The fit is obvious. Young needs a guard next to him who can take harder defensive assignments and still punish defenses without dominating the ball. Alexander-Walker does that. He can chase guards, switch up a spot, space the floor, and attack a bent defense. He also fits better than waiting on Bilal Coulibaly’s offense to fully arrive.
Coulibaly still has real value, but he finished 2025-26 at 11.7 points on 42.5% shooting, and he remains much more projection than finished product on that end. For a Wizards team trying to keep Anthony Davis bought in, Alexander-Walker is the more reliable player right now.
The money is another reason this works. Alexander-Walker is on a four-year, $60.6 million deal, fully guaranteed, with salaries of $15.16 million this season, $14.40 million in 2026-27, $15.16 million in 2027-28, and a $15.92 million player option for 2028-29. That is a very reasonable contract for a starting two-way guard in his prime.

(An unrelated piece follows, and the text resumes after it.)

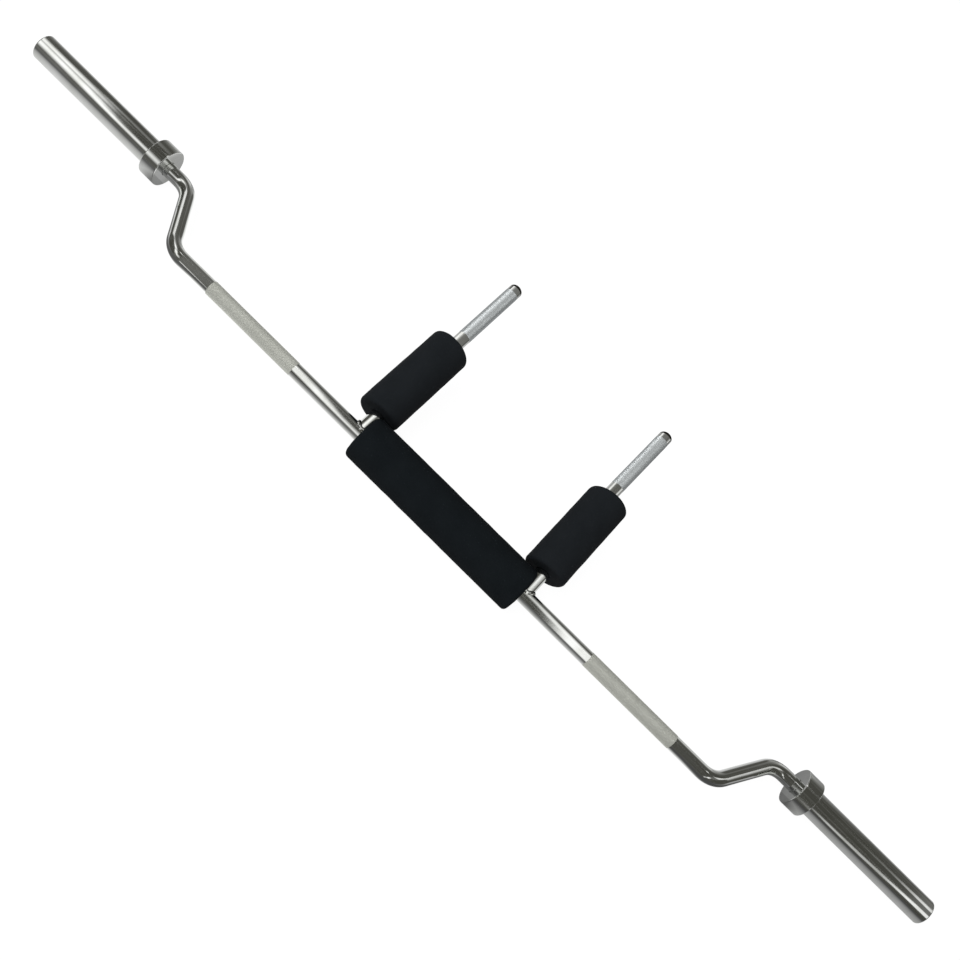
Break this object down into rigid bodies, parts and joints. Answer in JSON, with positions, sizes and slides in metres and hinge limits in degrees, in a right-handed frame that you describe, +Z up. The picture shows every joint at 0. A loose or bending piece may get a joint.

Bilal Coulibaly at $7.28 million and Jaden Hardy at $6.0 million get the Wizards close enough to build a workable structure, and the picks are the real cost here. That is a real price, but it is also the type of price teams pay when they want an immediate rotation upgrade instead of another long development curve.
1. DeMar DeRozan

Washington Wizards Receive: DeMar DeRozan
Sacramento Kings Receive: Jaden Hardy, Cam Whitmore, Justin Champagnie, Anthony Gill, 2027 first-round pick (lottery protected)
DeMar DeRozan is the kind of move a team makes when it wants its offense to stop falling apart in the half-court. The Kings went 22-60, so they should pivot toward younger pieces instead of holding another veteran scorer.
DeRozan still produced, though. He averaged 18.4 points, 2.9 rebounds, and 4.1 assists in 2025-26 while shooting 49.7% from the field, and he remained one of the league’s most dependable late-clock shot makers. For the Wizards, Young and Davis cannot be the only two players that defenses worry about when the game slows down.
The fit is more about role than volume. DeRozan would not come in to carry the offense every night. He would come in to stabilize it. The Wizards need another real half-court creator, someone who can get to his spots, punish switches, and keep the second unit from turning into a mess when Young sits.
DeRozan can still do that. He is not the cleanest spacing fit, and he is not fixing the defense by himself, but that is why Davis is here. If the Wizards want another scorer who can create his own shot without needing 20 pick-and-rolls a night, DeRozan is still one of the better realistic options. His game ages well because it is built on craft, footwork, and control, not speed.
Financially, this is a very manageable veteran swing. DeRozan is at $24.57 million in 2025-26 and $25.74 million in 2026-27. Hardy makes $6.0 million, Champagnie is at $2.35 million, Gill carries a $2.30 million cap hit, and Whitmore was at $3.54 million before this structure. But since Whitmore is expiring, the cleanest path is a sign-and-trade starting around $5.0 million, which pushes the outgoing money into a more workable range without touching the bigger contracts on the roster.
That is the key here. The Wizards would be using smaller deals and one protected first-round pick to buy a proven scorer instead of sacrificing a core star piece. If the goal is to show Davis this team is serious right now, this is the most direct move on the list.